Task:
From the records below, copy out exactly the lines from the one containing "# The top face" to the one containing "depsgraph = bpy.context.evaluated_depsgraph_get()", both included. Add nothing else.

Given data:
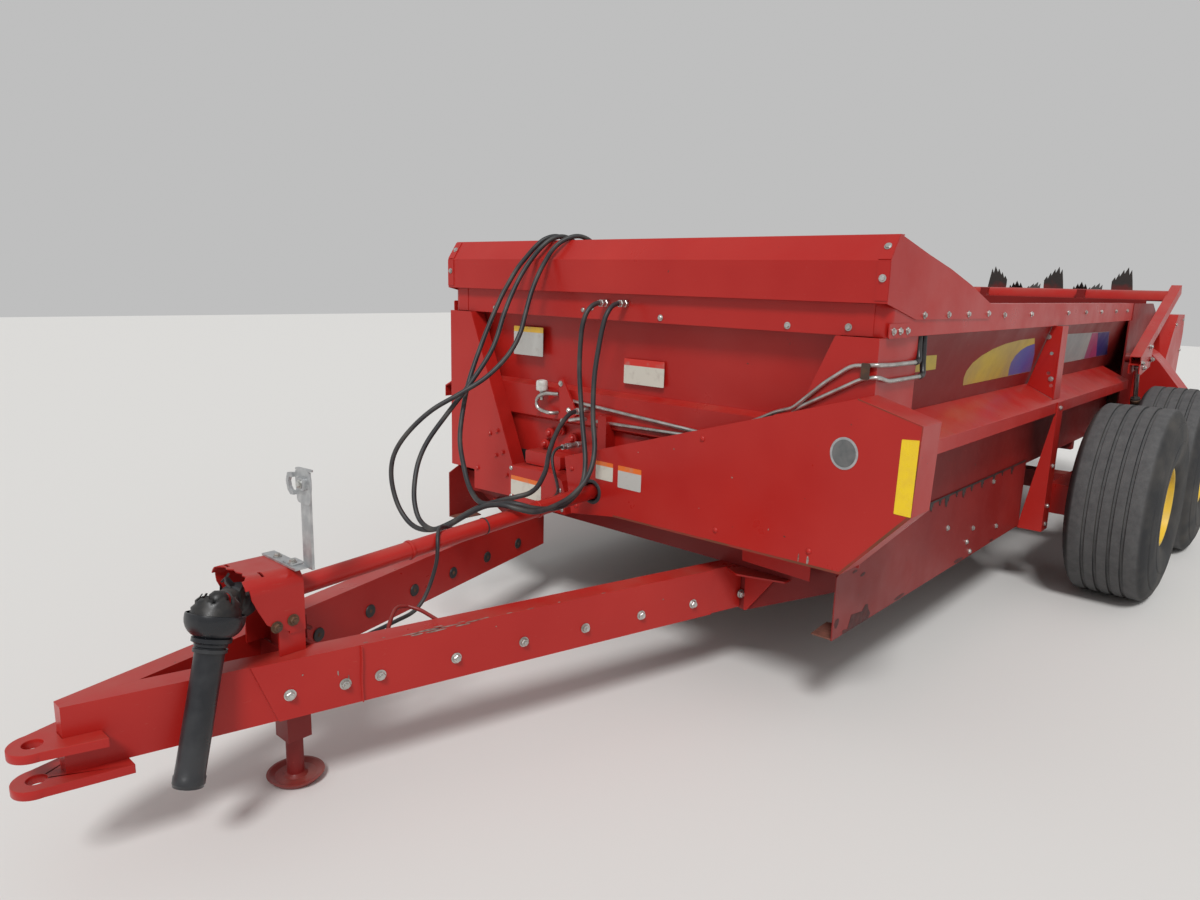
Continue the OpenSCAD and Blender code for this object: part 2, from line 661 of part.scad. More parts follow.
// Chain with its two sprockets between the gear box and the side shaft
pinion_at = [230, 740];
chain_x = 90;
module sprocket(r, teeth) {
    circle(r = r - 6);
    for (k = [0 : teeth - 1]) rotate(360 * k / teeth)
        polygon([[r - 8, -7], [r + 3, -2.5], [r + 3, 2.5], [r - 8, 7]]);
}
module drive_chain() color(black) translate([chain_x, 0, 0]) rotate([90, 0, 90]) {
    linear_extrude(12) difference() {
        union() {
            translate([shaft_y, shaft_z]) sprocket(sprocket_r, 36);
            translate(pinion_at) sprocket(pinion_r, 14);
        }
        translate([shaft_y, shaft_z]) circle(r = shaft_r + seat);
        translate(pinion_at) circle(r = 20 + seat);
    }
    translate([0, 0, -4]) linear_extrude(20) difference() {
        belt([shaft_y, shaft_z], sprocket_r + 8, pinion_at, pinion_r + 8);
        belt([shaft_y, shaft_z], sprocket_r - 7, pinion_at, pinion_r - 7);
    }
}
module side_shaft() color(steel) {
    bar_x(cross_rear, chain_x + 30, shaft_y, shaft_z, shaft_r);
    for (x = [-1100, -stake_x, base_x]) translate([x - 25, shaft_y - 40, floor_bottom + seat])
        cube([50, 80, shaft_z - floor_bottom + 30]);
    translate([cross_rear - 60, shaft_y - 68, floor_bottom + seat])
        cube([120, 220, shaft_z - floor_bottom + 60]);
}

// Apron: two chains with slats over the floor and back below it
slat_pitch = 400;
slat_h = 32;
chain_h = 24;
chain_y = 480;
module slat(x, z, hw) translate([x - 25, -hw, z]) cube([50, 2 * hw, slat_h]);
module apron() color(steel) {
    slat_hw = foot_hw - 50;
    for (x = [apron_front - 60 : -slat_pitch : apron_rear]) {
        slat(x, floor_z + seat, slat_hw);
        slat(x, apron_z - apron_r - slat_h, frame_y - 20);
    }
    both() translate([0, chain_y + 20, 0]) rotate([90, 0, 0]) linear_extrude(40) difference() {
        belt([apron_front, apron_z], apron_r + chain_h, [apron_rear, apron_z], apron_r + chain_h);
        belt([apron_front, apron_z], apron_r, [apron_rear, apron_z], apron_r);
    }
    for (x = [apron_front, apron_rear]) {
        bar_y(x, apron_z, -frame_y + seat, frame_y - seat, 22);
        for (s = [-1, 1]) bar_y(x, apron_z, s * chain_y - 8, s * chain_y + 8, apron_r);
    }
}

// Side plates that carry the beaters, with fillers beside the box walls
plate_pts = [[-ledge_rear - 4, 600], [-ledge_rear - 4, rail_bottom - seat],
             [-rail_rear - 3, rail_bottom - seat], [-rail_rear - 3, rail_top - 2],
             [-4560, rail_top - 2], [-4720, 1480], [-5190, 1480],
             [-5230, 1300], [-5150, 740], [-5060, 600]];
boss_out = arm_y - arm_w / 2 - seat;
pivot_r_pin = 16;
module rear_plates() color(dark_red) both() {
    difference() {
        xz_plate(plate_in, plate_t, plate_pts);
        bar_y(-upper_x, upper_z, plate_in - 1, plate_out + 1, stub_d / 2 + run);
        bar_y(-lower_x, lower_z, plate_in - 1, plate_out + 1, stub_d / 2 + run);
    }
    yz_plate(-box_rear + 8, 6, [[foot_hw + seat, floor_bottom], [knee_hw + seat, knee_z],
                                [rail_in - 15, rail_bottom], [plate_in - seat, rail_bottom],
                                [plate_in - seat, floor_bottom]]);
    // pins of gate and cylinder, each with its boss
    bar_y(-pivot_x, pivot_z, plate_in + 2, arm_y + arm_w / 2 + 8, pivot_r_pin);
    bar_y(-pivot_x, pivot_z, plate_in + 2, boss_out, 32);
    bar_y(base_x, base_z, plate_in + 2, arm_y + 26, base_pin_r);
    bar_y(base_x, base_z, plate_in + 2, arm_y - 19 - seat, 22);
}

// Toothed paddle, standing up from the shaft's axis to radius r
module paddle(r) translate([0, 0, -4]) linear_extrude(8)
    polygon([[-60, 40], [-80, r - 150], [-80, r - 110], [-62, r - 78], [-56, r - 100], [-36, r - 48],
             [-30, r - 74], [-6, r - 20], [0, r - 52], [24, r], [34, r - 60], [48, r - 20], [62, r - 110],
             [70, r - 170], [56, 40]]);
module beater(r, stations) color(dark_red) {
    rotate([-90, 0, 0]) cylinder(h = 2200, d = beater_tube_d, center = true);
    rotate([-90, 0, 0]) cylinder(h = 2 * (plate_out + 50), d = stub_d, center = true);
    for (s = stations) for (k = [0 : 3]) translate([0, s[0], 0]) rotate([0, 90 * k + s[1], 0])
        rotate([0, 0, 90]) mirror([s[0] < 0 ? 1 : 0, 0, 0]) rotate([90, 0, 0]) paddle(r);
}
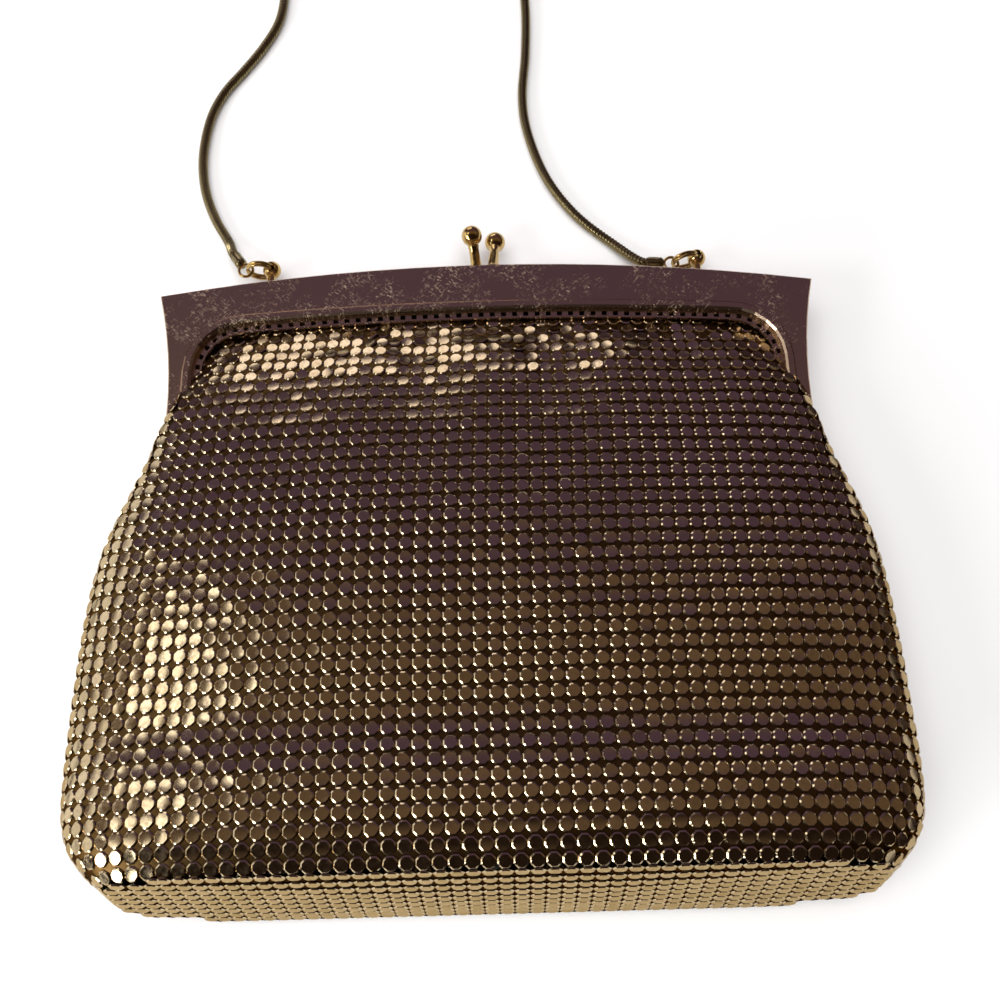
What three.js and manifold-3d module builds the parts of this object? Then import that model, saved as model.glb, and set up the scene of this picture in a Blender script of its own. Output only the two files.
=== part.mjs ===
// A metal mesh evening purse with a kiss-lock frame and a snake-chain handle, lying on its back.
// Millimetres. X runs across the purse, +Y from the boxed bottom towards the frame, +Z up.
// The origin is the middle of the back panel, on the surface that the purse lies on.
import * as THREE from 'three';
import { mergeVertices } from 'three/addons/utils/BufferGeometryUtils.js';
import Module from 'manifold-3d';

const wasm = await Module();
wasm.setup();

// Clearance between pieces that touch on the real purse
const gap = 0.3;

// Frame: two pressed brass jaws, each a flat face plate with a rim folded back around it
const frameWidth = 170.8;      // corner to corner
const frameDepth = 13.4;     // over both jaws
const jawSplit = 0.4;        // between the two rims
const sheet = 1.1;           // thickness of the face plate and the rim
const crownHeight = 11.4;    // face plate above the bead, at the middle
const topArch = 6.8;         // rise of the top edge from its corners to its middle
const legWaist = 162.6;      // width over the legs where they are narrowest
const waistDrop = 32;        // from the top corners down to that narrowest place
const legReach = 46;         // from the top edge's middle down to the ends of the legs
const plateEase = 0.3;       // small bevel around the face plate
const legFace = 3.7;         // width of a leg's face plate at that place
const innerCorner = 15;      // radius of the upper inner corners
const innerArch = 2.1;       // rise of the inner edge to its middle
const beadWidth = 1.75;      // raised bead along the inner edge
const beadRise = 0.5;
const beadFoot = 1.6;        // the bead's root below the plate's face
const stripWidth = 2.2;      // perforated strip inside the bead, where the mesh is hooked on
const stripSheet = 0.8;
const stripRecess = 1.2;     // below the face plate's face
const stripEnd = 12;         // the strip stops this far above the legs' ends
const holePitch = 2.9;       // perforations
const holeAlong = 1.3;
const holeAcross = 1.2;

// Hinges at the legs' ends
const hingeUp = 3;           // pin above the leg's end
const tabRadius = 2.6;
const pinRadius = 0.9;
const pinHead = 1.7;
const pinHeadHeight = 0.5;

// Mesh bag: a shell with the outline of the real bag of linked plates
const bagLength = 137;       // front panel from its mouth to the crease at the bottom
const bagWidth = 191.2;
const bagDepth = 31.4;
const bagWall = 1.4;
const mouthTuck = 2.8;       // the mouth's edge sits this far up behind the strip
const bottomLean = 0.37;     // the bottom panel leans out by this share of its depth
const bottomPuff = 1.3;
const backSag = 0.6;         // flattening of the back panel on the surface
const backRound = 3;         // exponent of the back's curve
const widestShare = 0.41;    // height of the widest place as a share of the depth
const rippleHeight = 0.45;   // soft gathers below the frame
const bagDrift = 1.4;        // the full part of the bag lies this far to the left of the frame's middle

// Clasp knobs, handle studs, double jump rings, end caps and chain
const knobBall = 2.8;
const knobReach = 11.9;      // ball's centre beyond the top edge
const knobStem = 1.6;
const knobNeck = 0.95;
const pegRadius = 0.8;
const studSpacing = 116.4;   // between the two handle studs
const studShift = -0.4;      // the pair sits a little to the left of the middle
const studBall = 2.45;       // drilled through for the jump rings
const studBore = 1.2;
const studReach = 8.6;       // ball's centre beyond the top edge
const studPost = 0.9;
const studHeight = 4.4;      // above the back jaw's face
const ringRadius = 3.5;
const ringWire = 0.42;
const ringTurn = 1.5 * ringWire;   // between the two turns of a double ring, which touch
const ringSides = 14;
const eyeRadius = 1.9;
const eyeWire = 0.4;
const capRadius = 1.6;
const capLength = 4.6;
const chainWidth = 2.4;
const chainLift = 0.05;

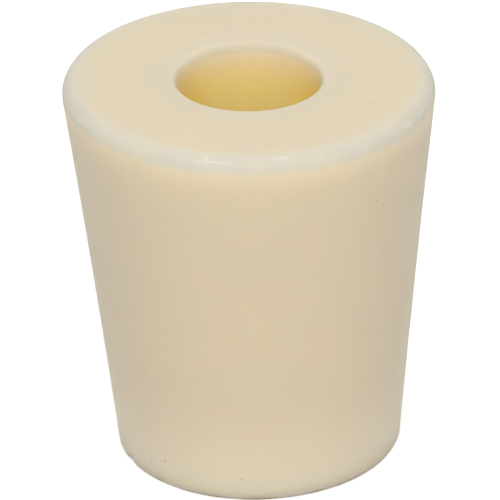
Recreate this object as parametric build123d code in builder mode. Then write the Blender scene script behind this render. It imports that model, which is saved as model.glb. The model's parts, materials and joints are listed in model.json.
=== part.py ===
"""A one-hole laboratory stopper, moulded in one piece from natural rubber.

Millimetres, +Z up, with the origin at the centre of the small end, which is the face it stands on.
The plug is a tapered round body, widest at the top, with one straight bore from end to end.
"""

import os
from math import radians, tan

from build123d import *

# The body. Both diameters are taken where the taper meets the end face, before its edge is rounded.
top_diameter = 26.0
bottom_diameter = 20.0
height = 28.0
side_hollow = 0.08  # how far moulding shrinkage draws the side in at half height
top_lean = 1.15  # degrees the top face is out of square, high at -X

# The edges.
top_rim_radius = 1.1
bottom_rim_radius = 0.3

# The bore, and the roundings where it opens through the end faces.
bore_diameter = 10.0
top_mouth_radius = 0.5
bottom_mouth_radius = 0.3

# The taper is carried on above the top face, so that the leaning cut meets it all the way round.
taper_per_side = (top_diameter - bottom_diameter) / 2 / height
overrun = top_diameter * tan(radians(top_lean)) + top_rim_radius
blank_height = height + overrun
blank_radius = top_diameter / 2 + overrun * taper_per_side


def side_point(share):
    """The point of the straight taper at this share of the blank's height."""
    bottom_radius = bottom_diameter / 2
    return (bottom_radius + share * (blank_radius - bottom_radius), share * blank_height)


waist_radius, waist_height = side_point(0.5)

with BuildPart() as stopper:
    # The tapered blank, with a side that is slightly hollow along its length.
    with BuildSketch(Plane.XZ):
        with BuildLine():
            Line((0, 0), side_point(0))
            ThreePointArc(side_point(0), (waist_radius - side_hollow, waist_height), side_point(1))
            Line(side_point(1), (0, blank_height))
            Line((0, blank_height), (0, 0))
        make_face()
    revolve(axis=Axis.Z)

    # The bore runs through both ends.
    Hole(radius=bore_diameter / 2)

    # The top face leans a little about Y, as a moulding trimmed slightly out of square.
    top_plane = Plane(origin=(0, 0, height)).rotated((0, top_lean, 0))
    split(bisect_by=top_plane, keep=Keep.BOTTOM)

    # Each end face has a rim outside and a mouth inside, which are its two round edges by length.
    top_mouth, top_rim = faces().sort_by(Axis.Z)[-1].edges().sort_by(SortBy.LENGTH)
    bottom_mouth, bottom_rim = faces().sort_by(Axis.Z)[0].edges().sort_by(SortBy.LENGTH)
    fillet(top_rim, radius=top_rim_radius)
    fillet(top_mouth, radius=top_mouth_radius)
    fillet(bottom_rim, radius=bottom_rim_radius)
    fillet(bottom_mouth, radius=bottom_mouth_radius)

stopper.part.label = "stopper"

os.makedirs("parts", exist_ok=True)
export_step(stopper.part, "parts/stopper.step")
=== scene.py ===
"""The looks of a one-hole rubber stopper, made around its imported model.

The stopper's body is swept by a geometry node tree from a rounded section, then gets the small dents
and the wear of a used one. Its rubber is one material. Lengths are in metres, except where a comment
says mm. +Z is up, and the stopper stands on the origin with its bore along Z.
"""

import json
from math import cos, pi, radians, sin, tan

import bpy
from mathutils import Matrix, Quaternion, Vector


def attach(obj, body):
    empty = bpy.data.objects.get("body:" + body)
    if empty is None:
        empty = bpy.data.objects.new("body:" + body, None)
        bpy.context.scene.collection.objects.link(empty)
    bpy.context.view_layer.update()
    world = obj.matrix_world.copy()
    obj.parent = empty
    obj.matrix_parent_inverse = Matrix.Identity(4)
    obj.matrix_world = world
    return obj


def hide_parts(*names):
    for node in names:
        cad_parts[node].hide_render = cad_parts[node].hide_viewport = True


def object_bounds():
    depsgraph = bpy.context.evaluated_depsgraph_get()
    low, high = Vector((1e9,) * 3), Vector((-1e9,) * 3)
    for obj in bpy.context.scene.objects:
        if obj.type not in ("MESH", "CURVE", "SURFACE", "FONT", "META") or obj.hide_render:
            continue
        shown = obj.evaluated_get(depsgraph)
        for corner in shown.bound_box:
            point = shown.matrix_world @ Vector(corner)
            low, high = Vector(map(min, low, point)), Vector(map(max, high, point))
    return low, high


bl_info = {
    "name": "One-hole rubber stopper",
    "version": (1, 0, 0),
    "blender": (4, 5, 0),
    "location": "View3D > Sidebar > Stopper",
    "description": "Makes a tapered rubber stopper with a bore, its rubber, and a pale stage",
    "category": "Add Mesh",
}

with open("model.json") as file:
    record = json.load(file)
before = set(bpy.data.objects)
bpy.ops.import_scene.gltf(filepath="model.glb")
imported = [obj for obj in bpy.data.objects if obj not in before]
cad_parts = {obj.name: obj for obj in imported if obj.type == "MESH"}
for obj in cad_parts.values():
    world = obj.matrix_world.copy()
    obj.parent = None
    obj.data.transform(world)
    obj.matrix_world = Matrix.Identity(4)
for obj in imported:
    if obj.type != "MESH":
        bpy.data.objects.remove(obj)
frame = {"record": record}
CAD_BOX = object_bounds()
BORE = next(mount for mount in frame["record"]["mounts"] if mount["kind"] == "bore")

MM = 0.001
MIDDLE = (CAD_BOX[0] + CAD_BOX[1]) / 2

# The finer surface.
SKIN = 0.005 * MM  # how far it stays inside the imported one
FILLET_POINTS = 12  # points along each rounding
LEAN_FROM, LEAN_TO = 0.5, 0.94  # shares of the height between which the lean sets in
WAVE = 7 * MM  # size of the long soft unevenness
RAGGED = 0.7 * MM  # size of the raggedness of a knock's outline, and how far it reaches
KNOCK_UNIT = 0.1 * MM  # the "knock" attribute is the depth in this unit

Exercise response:
    # The top face leans a little about Y, as a moulding trimmed slightly out of square.
    top_plane = Plane(origin=(0, 0, height)).rotated((0, top_lean, 0))
    split(bisect_by=top_plane, keep=Keep.BOTTOM)

    # Each end face has a rim outside and a mouth inside, which are its two round edges by length.
    top_mouth, top_rim = faces().sort_by(Axis.Z)[-1].edges().sort_by(SortBy.LENGTH)
    bottom_mouth, bottom_rim = faces().sort_by(Axis.Z)[0].edges().sort_by(SortBy.LENGTH)
    fillet(top_rim, radius=top_rim_radius)
    fillet(top_mouth, radius=top_mouth_radius)
    fillet(bottom_rim, radius=bottom_rim_radius)
    fillet(bottom_mouth, radius=bottom_mouth_radius)

stopper.part.label = "stopper"

os.makedirs("parts", exist_ok=True)
export_step(stopper.part, "parts/stopper.step")
=== scene.py ===
"""The looks of a one-hole rubber stopper, made around its imported model.

The stopper's body is swept by a geometry node tree from a rounded section, then gets the small dents
and the wear of a used one. Its rubber is one material. Lengths are in metres, except where a comment
says mm. +Z is up, and the stopper stands on the origin with its bore along Z.
"""

import json
from math import cos, pi, radians, sin, tan

import bpy
from mathutils import Matrix, Quaternion, Vector


def attach(obj, body):
    empty = bpy.data.objects.get("body:" + body)
    if empty is None:
        empty = bpy.data.objects.new("body:" + body, None)
        bpy.context.scene.collection.objects.link(empty)
    bpy.context.view_layer.update()
    world = obj.matrix_world.copy()
    obj.parent = empty
    obj.matrix_parent_inverse = Matrix.Identity(4)
    obj.matrix_world = world
    return obj


def hide_parts(*names):
    for node in names:
        cad_parts[node].hide_render = cad_parts[node].hide_viewport = True


def object_bounds():
    depsgraph = bpy.context.evaluated_depsgraph_get()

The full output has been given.